» **Set problem**
Narrow the data below down to the lines containing "between".

────────────────

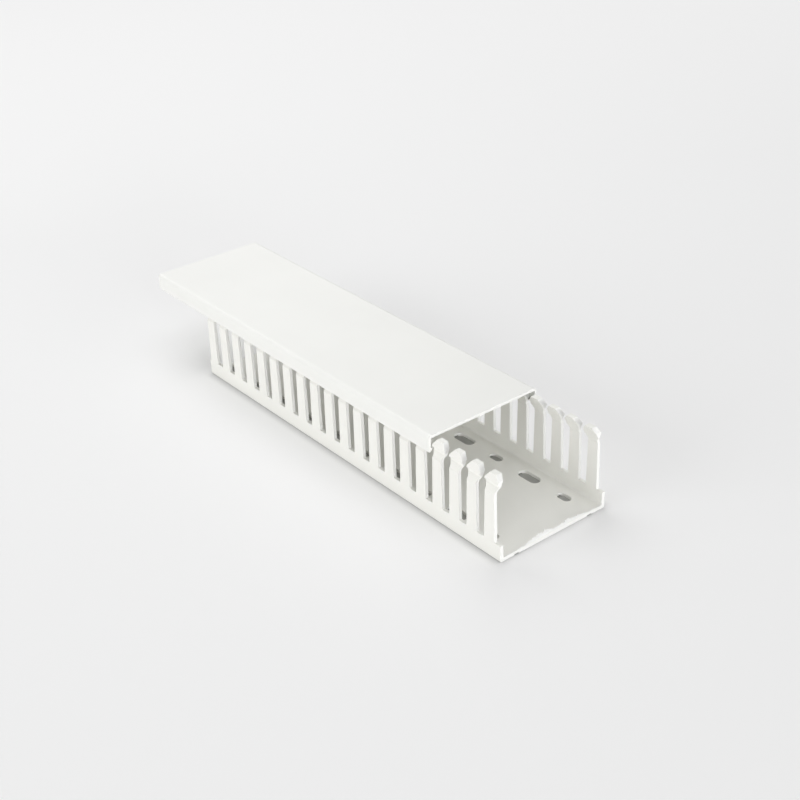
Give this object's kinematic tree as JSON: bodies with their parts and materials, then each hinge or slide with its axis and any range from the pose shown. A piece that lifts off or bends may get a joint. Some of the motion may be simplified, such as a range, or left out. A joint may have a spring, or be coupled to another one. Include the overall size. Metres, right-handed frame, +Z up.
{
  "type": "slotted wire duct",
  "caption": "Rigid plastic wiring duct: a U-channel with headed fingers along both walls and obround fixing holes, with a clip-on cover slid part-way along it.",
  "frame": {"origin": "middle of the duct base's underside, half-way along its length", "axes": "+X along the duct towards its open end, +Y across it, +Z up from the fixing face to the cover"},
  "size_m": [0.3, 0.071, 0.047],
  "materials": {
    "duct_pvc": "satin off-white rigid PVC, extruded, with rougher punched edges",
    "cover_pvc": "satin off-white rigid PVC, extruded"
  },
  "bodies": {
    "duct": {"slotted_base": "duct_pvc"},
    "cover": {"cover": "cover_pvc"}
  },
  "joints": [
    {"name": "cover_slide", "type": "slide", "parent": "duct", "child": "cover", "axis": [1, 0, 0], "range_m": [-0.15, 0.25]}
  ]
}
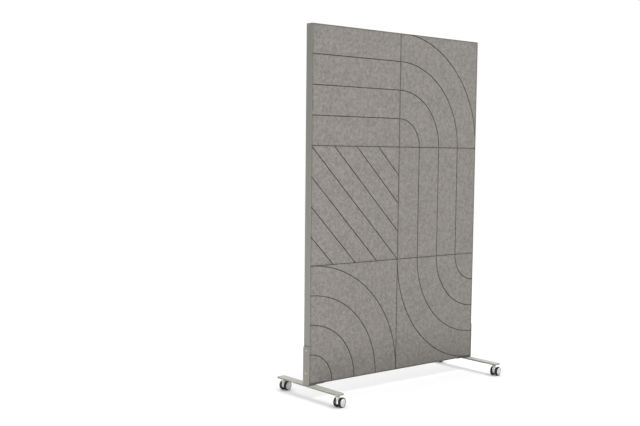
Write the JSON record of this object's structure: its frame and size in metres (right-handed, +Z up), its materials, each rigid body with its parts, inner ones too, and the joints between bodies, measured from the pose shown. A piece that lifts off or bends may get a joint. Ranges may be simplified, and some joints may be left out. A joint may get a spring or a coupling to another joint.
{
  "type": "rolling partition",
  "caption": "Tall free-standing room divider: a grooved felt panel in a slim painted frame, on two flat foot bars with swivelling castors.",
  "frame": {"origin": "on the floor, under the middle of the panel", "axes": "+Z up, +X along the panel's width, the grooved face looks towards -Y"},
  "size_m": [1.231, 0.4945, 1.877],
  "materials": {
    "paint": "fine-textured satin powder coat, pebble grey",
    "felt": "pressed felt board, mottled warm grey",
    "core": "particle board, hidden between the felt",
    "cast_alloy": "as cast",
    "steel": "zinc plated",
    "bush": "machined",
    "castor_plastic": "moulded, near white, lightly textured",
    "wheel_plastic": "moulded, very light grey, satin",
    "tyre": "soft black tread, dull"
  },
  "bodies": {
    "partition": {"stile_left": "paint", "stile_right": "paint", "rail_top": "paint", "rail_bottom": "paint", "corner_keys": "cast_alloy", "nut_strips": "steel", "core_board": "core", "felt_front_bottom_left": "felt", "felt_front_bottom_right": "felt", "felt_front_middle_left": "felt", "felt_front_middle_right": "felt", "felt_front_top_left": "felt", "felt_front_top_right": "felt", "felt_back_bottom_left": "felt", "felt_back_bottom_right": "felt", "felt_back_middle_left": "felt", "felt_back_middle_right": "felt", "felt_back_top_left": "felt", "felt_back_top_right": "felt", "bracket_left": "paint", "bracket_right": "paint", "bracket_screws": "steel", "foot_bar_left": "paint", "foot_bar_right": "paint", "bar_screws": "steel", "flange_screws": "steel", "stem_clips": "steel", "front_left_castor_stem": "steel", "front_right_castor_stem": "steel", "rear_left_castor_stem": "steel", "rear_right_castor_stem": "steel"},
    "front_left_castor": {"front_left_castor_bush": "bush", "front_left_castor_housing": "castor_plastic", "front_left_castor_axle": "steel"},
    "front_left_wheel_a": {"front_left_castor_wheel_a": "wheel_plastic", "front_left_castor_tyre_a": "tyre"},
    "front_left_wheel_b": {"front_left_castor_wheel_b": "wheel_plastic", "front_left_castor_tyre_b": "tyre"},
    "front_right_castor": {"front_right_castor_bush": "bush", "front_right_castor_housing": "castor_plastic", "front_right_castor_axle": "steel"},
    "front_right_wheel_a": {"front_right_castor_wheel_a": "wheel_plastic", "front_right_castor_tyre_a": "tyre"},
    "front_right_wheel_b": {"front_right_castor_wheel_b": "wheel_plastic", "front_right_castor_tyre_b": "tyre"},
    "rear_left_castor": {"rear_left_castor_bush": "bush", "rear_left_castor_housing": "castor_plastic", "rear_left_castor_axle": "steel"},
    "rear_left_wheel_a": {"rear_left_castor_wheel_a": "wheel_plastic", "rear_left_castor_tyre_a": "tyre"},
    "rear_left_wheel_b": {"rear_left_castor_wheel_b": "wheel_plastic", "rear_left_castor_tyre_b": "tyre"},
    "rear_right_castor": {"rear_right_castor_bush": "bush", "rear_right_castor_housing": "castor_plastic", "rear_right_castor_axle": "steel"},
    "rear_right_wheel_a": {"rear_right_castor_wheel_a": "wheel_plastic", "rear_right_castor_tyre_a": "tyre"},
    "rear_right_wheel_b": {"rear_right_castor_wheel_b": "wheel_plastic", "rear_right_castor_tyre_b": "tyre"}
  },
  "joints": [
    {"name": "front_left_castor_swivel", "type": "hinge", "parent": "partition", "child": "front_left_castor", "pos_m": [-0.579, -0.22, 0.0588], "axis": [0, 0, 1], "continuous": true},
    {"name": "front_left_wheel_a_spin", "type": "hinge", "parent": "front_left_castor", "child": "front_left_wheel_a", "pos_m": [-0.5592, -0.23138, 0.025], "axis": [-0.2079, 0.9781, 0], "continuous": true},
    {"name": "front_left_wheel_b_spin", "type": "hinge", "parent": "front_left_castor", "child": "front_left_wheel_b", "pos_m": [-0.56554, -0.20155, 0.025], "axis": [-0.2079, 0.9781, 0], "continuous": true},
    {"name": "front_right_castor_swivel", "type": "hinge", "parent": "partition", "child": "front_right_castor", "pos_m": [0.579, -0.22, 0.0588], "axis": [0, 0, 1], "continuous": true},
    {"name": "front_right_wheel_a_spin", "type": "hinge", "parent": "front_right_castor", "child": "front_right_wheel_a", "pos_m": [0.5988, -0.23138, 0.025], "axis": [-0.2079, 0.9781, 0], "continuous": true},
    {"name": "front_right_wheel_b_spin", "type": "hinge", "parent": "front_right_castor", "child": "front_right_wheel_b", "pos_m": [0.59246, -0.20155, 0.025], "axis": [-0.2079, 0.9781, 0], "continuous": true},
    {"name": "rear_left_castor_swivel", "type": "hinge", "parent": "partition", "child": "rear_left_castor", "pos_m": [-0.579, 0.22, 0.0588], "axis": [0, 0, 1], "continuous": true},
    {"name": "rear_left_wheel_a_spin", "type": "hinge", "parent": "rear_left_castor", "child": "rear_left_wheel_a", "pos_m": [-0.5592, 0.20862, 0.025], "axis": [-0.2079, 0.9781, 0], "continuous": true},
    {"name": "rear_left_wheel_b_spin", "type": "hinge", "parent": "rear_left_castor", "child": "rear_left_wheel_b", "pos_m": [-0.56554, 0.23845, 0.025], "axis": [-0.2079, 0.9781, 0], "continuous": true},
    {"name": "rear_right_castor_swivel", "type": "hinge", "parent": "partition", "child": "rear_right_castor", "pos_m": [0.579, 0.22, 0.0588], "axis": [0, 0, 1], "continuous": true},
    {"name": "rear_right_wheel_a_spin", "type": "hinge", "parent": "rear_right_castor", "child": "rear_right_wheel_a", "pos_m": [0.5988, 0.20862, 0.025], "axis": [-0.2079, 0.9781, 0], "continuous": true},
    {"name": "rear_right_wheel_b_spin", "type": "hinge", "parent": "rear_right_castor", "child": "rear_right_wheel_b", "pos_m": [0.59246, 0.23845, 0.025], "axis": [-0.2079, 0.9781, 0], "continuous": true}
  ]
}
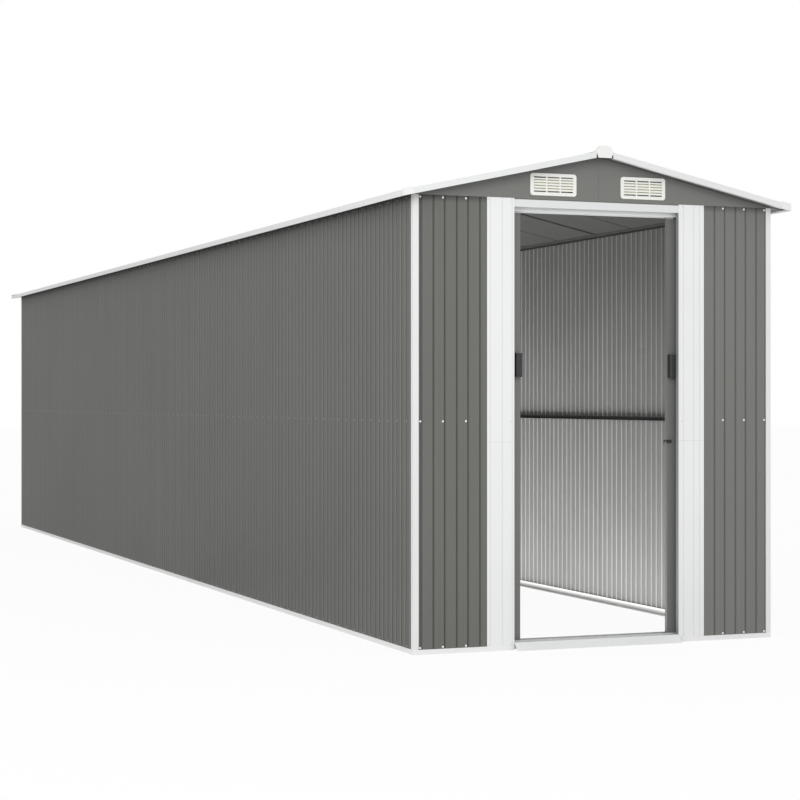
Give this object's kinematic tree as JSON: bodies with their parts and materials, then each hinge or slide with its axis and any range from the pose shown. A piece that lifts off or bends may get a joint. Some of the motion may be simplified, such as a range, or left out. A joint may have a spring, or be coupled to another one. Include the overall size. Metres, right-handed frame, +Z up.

────────────────

» **Reply**
Write the JSON record of this object's structure: its frame and size in metres (right-handed, +Z up), its materials, each rigid body with its parts, inner ones too, and the joints between bodies, measured from the pose shown. A piece that lifts off or bends may get a joint. Ranges may be simplified, and some joints may be left out. A joint may get a spring or a coupling to another joint.
    "core": "particle board, hidden between the felt",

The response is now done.